The ideal setup is a book scanner, of course. Barring that, experiment with lighting to get it lit as brightly and as evenly as possible. The more time you spend on this part getting it absolutely perfect, the less hassle it will be for you down the road. The best lighting will be two very, very strong (stronger than you expect!) lights, one to either side, at a 45 degree angle to minimize shadows from overhead, which is where your camera is. A tripod or other contraption that can hold your camera or phone flat directly above the book is significantly better than your hands. When you go to photograph the next page, move the book, not your camera.

You can purchase rigs like this, and I expect you can find instructions online to build them yourself.

Get your hands on a sheet of glass that's as nonreflective as possible. Cannibalizing a frame with glass like that is possible, or just phone up a local glass store and ask the price--it might be cheaper than you expect to get one slightly larger than your book's pages. Use that to hold down the page you are photographing to make it flat. You may need to get a (gentle!) weight or pad a binder clip to hold the other pages out of the way.

Get a sheet of black paper and put that underneath the page you are photographing. That will prevent text from the underside of the page showing through and, again, make the image as clear as possible. If the ink itself has soaked through to the other side you're out of luck, but use the black paper anyway to kill what you can of the show-through.
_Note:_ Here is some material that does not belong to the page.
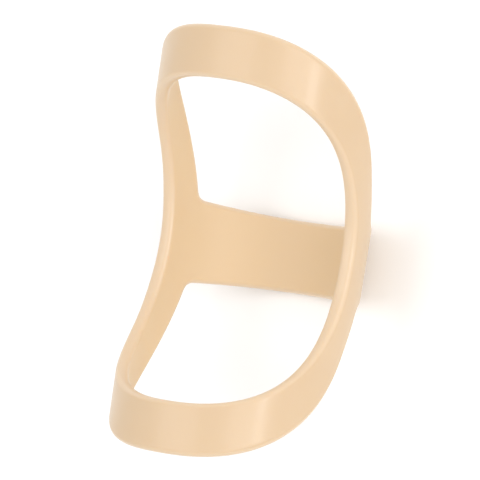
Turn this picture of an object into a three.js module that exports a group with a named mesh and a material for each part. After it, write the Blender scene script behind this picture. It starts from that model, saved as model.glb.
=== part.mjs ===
// Finger splint, moulded in one piece of plastic.
//
// Two arches cross the back of the finger, one at each end. A rail down each side joins them, and a
// middle band joins the rails under the finger. The outline is drawn flat first, as if the splint
// were slit and unrolled from the oval bore: girth runs round the bore from the middle of its top,
// and along is the distance from the splint's middle, in the finger's direction. The flat outline is
// then wrapped round the bore and given its wall.
//
// Millimetres, +Z up, the finger along Y. The splint lies on its middle band, as it rests on a table,
// with the origin on the table below the middle of the bore.
import * as THREE from 'three';
import { mergeVertices } from 'three/addons/utils/BufferGeometryUtils.js';

// The oval bore, at the splint's middle
const boreWidth = 18.2;
const boreHeight = 16.2;
// How much wider the bore is at the +Y mouth than at the -Y mouth
const boreSpread = 0.8;

// The wall, in the arches and where the rails meet the middle band, and its rounded edges
const wall = 1.17;
const middleWall = 1.34;
const edgeRadius = 0.4;
// How far from the splint's middle the wall starts to thin, and has thinned to that of the arches
const thinning = { from: 3, to: 8 };

// Arches, rails and the window between them, on top of the finger
const splintLength = 36.6;
const archWidth = 4.5;
const railWidth = 3.3;
// How far down each side the window reaches, as an angle round the bore from its top
const windowReach = 93.5;

// The middle band, where it crosses under the finger and where it leaves the rails
const bandWidth = 6.35;
const bandRootWidth = 7.25;
const bandRootFillet = 0.8;
// The flat strip along the bottom of the band, on which the splint rests without rocking
const restWidth = 2.4;

// Powers of the two ovals, along the girth and along the finger: 2 and 2 is an ellipse
const windowPowers = { girth: 2.47, along: 2.06 };
const archPowers = { girth: 2.65, along: 1.66 };

// How finely each stretch of the outline, the face and the rounded edge are divided
const archSteps = 22;
const filletSteps = 4;
const bandSteps = 8;
const faceSteps = 4;
const roundSteps = 2;

// A quarter of an oval, from its end on the along axis down to a height above the girth axis
class QuarterOval extends THREE.Curve {

  constructor(halfGirth, halfLength, powers, endHeight = 0) {
    super();
    this.halfGirth = halfGirth;
    this.halfLength = halfLength;
    this.powers = powers;
    this.endAngle = Math.acos((endHeight / halfLength) ** (powers.along / 2));
    this.arcLengthDivisions = 2000;
  }

  getPoint(t, target = new THREE.Vector2()) {
    const angle = t * this.endAngle;
    const girth = this.halfGirth * Math.sin(angle) ** (2 / this.powers.girth);
    const along = this.halfLength * Math.cos(angle) ** (2 / this.powers.along);
    return target.set(girth, along);
  }

}

// Half of the bore's oval, from its top round to its bottom; x is up and y is to the side
const halfBore = new THREE.EllipseCurve(0, 0, boreHeight / 2, boreWidth / 2, 0, Math.PI);
halfBore.arcLengthDivisions = 2000;
const halfGirth = halfBore.getLength();

// How much thicker than an arch the wall is, at a distance along the splint
function wallGrowth(along) {
  const thinned = THREE.MathUtils.smoothstep(Math.abs(along), thinning.from, thinning.to);
  return THREE.MathUtils.lerp(middleWall / wall, 1, thinned);
}

// Place a flat point in space, at a height above the bore's surface
function wrap(girth, along, height) {
  const bore = halfBore.getPointAt(Math.abs(girth) / halfGirth);
  const outward = new THREE.Vector2(bore.x / boreHeight ** 2, bore.y / boreWidth ** 2).normalize();
  bore.multiplyScalar(1 + (boreSpread / boreWidth) * (along / splintLength));
  bore.addScaledVector(outward, height * wallGrowth(along));
  return new THREE.Vector3(Math.sign(girth) * bore.y, along, bore.x);
}

// Points at even steps along a flat curve, each with the direction that leads into the material,
// which lies to the right of the curve's run where side is 1, and to its left where side is -1
function stations(curve, steps, side) {
  return Array.from({ length: steps + 1 }, (_, i) => {
    const tangent = curve.getTangentAt(i / steps);
    return {
      point: curve.getPointAt(i / steps),
      inward: new THREE.Vector2(tangent.y, -tangent.x).multiplyScalar(side),
    };
  });
}

// The outer outline: the arch, the fillet under the rail, and the middle band's edge
const windowGirth = new THREE.EllipseCurve(
  0, 0, boreHeight / 2, boreWidth / 2, 0, THREE.MathUtils.degToRad(windowReach),
).getLength();
const railGirth = windowGirth + railWidth;
const halfLength = splintLength / 2;
const halfRoot = bandRootWidth / 2;
const rootCorner = new QuarterOval(railGirth, halfLength, archPowers, halfRoot).getPoint(1);
const archEdge = new QuarterOval(railGirth, halfLength, archPowers, halfRoot + bandRootFillet);
const bandStart = new THREE.Vector2(rootCorner.x + bandRootFillet, halfRoot);
const bandEnd = new THREE.Vector2(halfGirth - restWidth / 2, bandWidth / 2);
const bandMiddle = new THREE.Vector2((bandStart.x + bandEnd.x) / 2, bandWidth / 2);
const filletEdge = new THREE.QuadraticBezierCurve(archEdge.getPoint(1), rootCorner, bandStart);
const bandEdge = new THREE.QuadraticBezierCurve(bandStart, bandMiddle, bandEnd);

// The inner outline: the window's edge, then the splint's middle line across the band
const windowEdge = new QuarterOval(windowGirth, halfLength - archWidth, windowPowers);
const middleLine = new THREE.LineCurve(
  new THREE.Vector2(windowGirth + edgeRadius, 0), new THREE.Vector2(bandEnd.x, 0),
);

const outerStations = [
  ...stations(archEdge, archSteps, 1),
  ...stations(filletEdge, filletSteps, 1).slice(1),
  ...stations(bandEdge, bandSteps, 1).slice(1),
];
const windowSteps = archSteps + filletSteps;
const windowStations = stations(windowEdge, windowSteps, -1);
const middlePoints = middleLine.getSpacedPoints(bandSteps).slice(1);

// The rounded edge in section, from the outer face to the bore: how deep in, and how high
const edgeSection = [];
for (let i = 0; i <= roundSteps; i += 1) {
  const angle = (Math.PI / 2) * (i / roundSteps);
  edgeSection.push({
    depth: edgeRadius * (1 - Math.sin(angle)),
    height: wall - edgeRadius * (1 - Math.cos(angle)),
  });
}
for (const { depth, height } of [...edgeSection].reverse()) {
  edgeSection.push({ depth, height: wall - height });
}

// Flat points of one rounded edge, each with its height
function edgePoints({ point, inward }) {
  return edgeSection.map(({ depth, height }) => ({
    flat: point.clone().addScaledVector(inward, depth), height,
  }));
}

// Flat points across one face, from one flat point towards another, without the last one
function facePoints(from, to) {
  return Array.from({ length: faceSteps }, (_, i) => ({
    flat: from.flat.clone().lerp(to.flat, i / faceSteps), height: from.height,
  }));
}

// One section across the strip: over the outer face, round the outer edge and back along the bore,
// and round the window's edge where there is one
function section(index) {
  const outer = edgePoints(outerStations[index]);
  const atWindow = index <= windowSteps;
  const middlePoint = middlePoints[index - windowSteps - 1];
  const inner = atWindow ? edgePoints(windowStations[index]).reverse() : [
    { flat: middlePoint, height: 0 },
    { flat: middlePoint, height: wall },
  ];
  const [boreSide, outerSide] = [inner[0], inner[inner.length - 1]];
  const skin = [
    ...facePoints(outerSide, outer[0]), ...outer.slice(0, -1),
    ...facePoints(outer[outer.length - 1], boreSide), boreSide,
  ];
  return { skin, windowEdge: atWindow ? inner : [] };
}

const sections = outerStations.map((_, index) => section(index));

// Points of a section in space, on one side of the bore and in one half of the splint's length
function place(points, side, half) {
  return points.map(({ flat, height }) => wrap(side * flat.x, half * flat.y, height));
}

const positions = [];
const triangles = [];

// Join two rows of points with triangles, turned over where asked so that they face outwards
function joinRows(rowA, rowB, turned) {
  const first = positions.length / 3;
  for (const corner of [...rowA, ...rowB]) {
    positions.push(corner.x, corner.y, corner.z);
  }
  for (let i = 0; i + 1 < rowA.length; i += 1) {
    const a = first + i;
    const b = a + rowA.length;
    const quad = [a, b, a + 1, a + 1, b, b + 1];
    triangles.push(...(turned ? quad.reverse() : quad));
  }
}

// One side of one half of the length, from the top of its arch down to the middle band
function addQuarter(side, half) {
  const turned = side * half < 0;
  for (let i = 0; i + 1 < sections.length; i += 1) {
    const [here, next] = [sections[i], sections[i + 1]];
    joinRows(place(here.skin, side, half), place(next.skin, side, half), turned);
    if (next.windowEdge.length) {
      joinRows(place(here.windowEdge, side, half), place(next.windowEdge, side, half), turned);
    }
  }
}

// The flat strip at the bottom, from one side to the other
function addBottomStrip(half) {
  const { skin } = sections[sections.length - 1];
  joinRows(place(skin, 1, half), place(skin, -1, half), half < 0);
}

for (const half of [1, -1]) {
  addQuarter(1, half);
  addQuarter(-1, half);
  addBottomStrip(half);
}

let shape = new THREE.BufferGeometry();
shape.setAttribute('position', new THREE.Float32BufferAttribute(positions, 3));
shape.setIndex(triangles);
shape = mergeVertices(shape);
shape.computeBoundingBox();

const plastic = new THREE.MeshStandardMaterial({ color: 0xe9c79c, roughness: 0.42, metalness: 0 });
const splint = new THREE.Mesh(shape, plastic);
splint.name = 'splint_body';
splint.position.z = -shape.boundingBox.min.z;

const group = new THREE.Group();
group.add(splint);
export default group;
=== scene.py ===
# %% [markdown]
# A finger splint in moulded plastic.
# The real splint is a single moulding, about as long as a finger joint: two arches over the back of the
# finger, a rail down each side, and a band under the finger that joins the rails. It has no strap or
# seam, so everything is in its form, its rounded edges and its satin finish. The CAD model holds the
# right form in coarse facets. Here the same form is made again with a fine, smooth surface.

# %% Load the CAD frame
import math

import bmesh
import bpy
import numpy as np
from mathutils import Matrix, Vector


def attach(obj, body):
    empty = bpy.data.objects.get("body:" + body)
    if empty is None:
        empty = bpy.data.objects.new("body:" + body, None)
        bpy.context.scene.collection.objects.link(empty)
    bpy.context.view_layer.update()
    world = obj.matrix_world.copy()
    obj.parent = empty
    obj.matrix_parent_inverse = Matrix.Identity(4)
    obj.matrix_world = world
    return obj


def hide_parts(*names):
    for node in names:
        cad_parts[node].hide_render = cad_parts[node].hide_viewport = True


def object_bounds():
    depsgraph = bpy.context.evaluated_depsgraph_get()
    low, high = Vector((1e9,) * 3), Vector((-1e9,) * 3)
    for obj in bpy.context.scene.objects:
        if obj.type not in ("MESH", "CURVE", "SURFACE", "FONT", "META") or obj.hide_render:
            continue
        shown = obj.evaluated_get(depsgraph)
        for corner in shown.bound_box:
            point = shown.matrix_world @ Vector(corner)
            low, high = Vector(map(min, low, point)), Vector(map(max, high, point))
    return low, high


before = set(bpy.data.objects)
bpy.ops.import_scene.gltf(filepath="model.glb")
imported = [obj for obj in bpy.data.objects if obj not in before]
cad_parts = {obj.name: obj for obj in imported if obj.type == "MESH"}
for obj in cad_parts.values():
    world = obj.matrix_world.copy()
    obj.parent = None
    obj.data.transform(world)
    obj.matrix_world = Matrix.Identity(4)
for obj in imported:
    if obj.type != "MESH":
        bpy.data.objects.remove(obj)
cad_low, cad_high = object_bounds()
cad_size = cad_high - cad_low
print("CAD nodes", list(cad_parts))
print("CAD box in mm", [round(side * 1000, 2) for side in cad_size])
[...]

We weren't using OCR so I can't help you there, but if you're techie and you've got buddies or family members you can dragoon into helping you correct the text, search online for crowdsourced transcription software. Scribe is one such open source project that you can set up.
posted by telophase at 3:22 PM on September 15, 2020 [8 favorites]


The scanning program doesn't need to be the OCR application which doesn't need to be the editing and assembly program. It doesn't matter if the scanning program creates one-page or 400-page files, because you can assemble/rotate/edit the pages in the editing program. Epub authoring is a specific skill you might want to study. One good place is Lynda.com. An active discussion forum about ebook authoring is at MobileRead Forums.
posted by conrad53 at 4:48 PM on September 15, 2020 [1 favorite]


Mod note: Final update from the OP:
After trying a few different things, I discovered that one of the (private, well-funded) college libraries near me has a self-serve digitization kiosk by KIC (https://www.kic.com/) that I can use and oh boy, this thing is *amazing.* It scans and automatically straightens and crops and and spits out near-perfect OCR'ed PDFs and rtf text files. A pleasure to use and an amazing piece of technology. If you need to digitize an old book, highly recommend trying to find one of these machines.